DATA EXTRACT:
════════════════
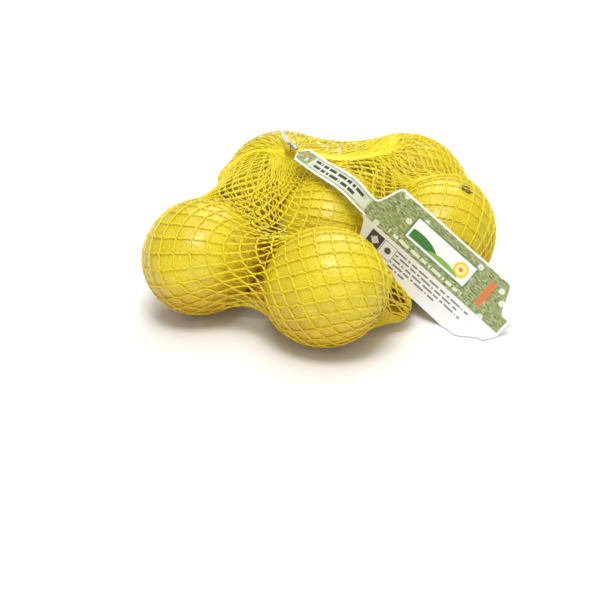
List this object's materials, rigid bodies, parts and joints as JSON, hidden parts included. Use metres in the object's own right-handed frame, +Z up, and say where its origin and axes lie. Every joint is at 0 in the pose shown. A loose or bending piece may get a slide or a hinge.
════════════════
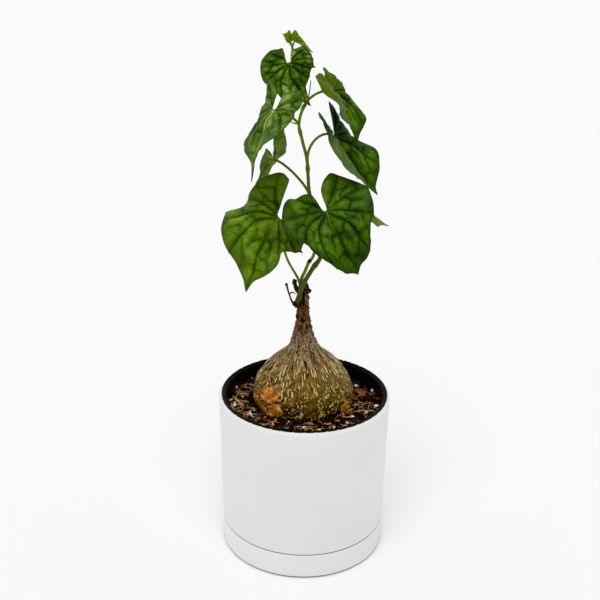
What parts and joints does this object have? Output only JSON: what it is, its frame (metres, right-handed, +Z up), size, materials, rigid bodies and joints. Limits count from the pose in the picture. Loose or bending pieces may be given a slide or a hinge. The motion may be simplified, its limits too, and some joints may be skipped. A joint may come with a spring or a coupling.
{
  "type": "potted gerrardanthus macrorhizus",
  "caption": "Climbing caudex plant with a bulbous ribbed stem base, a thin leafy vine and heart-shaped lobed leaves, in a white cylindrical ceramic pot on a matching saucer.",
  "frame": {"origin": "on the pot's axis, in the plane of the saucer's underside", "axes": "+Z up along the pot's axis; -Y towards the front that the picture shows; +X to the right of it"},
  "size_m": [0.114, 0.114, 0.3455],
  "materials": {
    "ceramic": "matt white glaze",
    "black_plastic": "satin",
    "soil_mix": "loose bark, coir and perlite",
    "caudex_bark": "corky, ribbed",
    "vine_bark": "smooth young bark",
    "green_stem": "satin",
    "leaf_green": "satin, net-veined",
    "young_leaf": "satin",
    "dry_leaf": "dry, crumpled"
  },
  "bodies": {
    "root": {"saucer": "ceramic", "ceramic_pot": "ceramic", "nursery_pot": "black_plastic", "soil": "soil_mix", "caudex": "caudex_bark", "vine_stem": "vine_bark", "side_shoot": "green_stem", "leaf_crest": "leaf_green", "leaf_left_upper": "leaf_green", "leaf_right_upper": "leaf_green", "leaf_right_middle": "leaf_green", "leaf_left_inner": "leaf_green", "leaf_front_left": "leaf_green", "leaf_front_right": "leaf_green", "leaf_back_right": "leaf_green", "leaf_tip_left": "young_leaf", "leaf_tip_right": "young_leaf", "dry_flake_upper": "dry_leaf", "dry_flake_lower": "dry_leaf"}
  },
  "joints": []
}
════════════════
GOAL: State the count of lines in the data holding the word "JSON", adding nothing to it.

OUTPUT FOR THIS EXERCISE: 2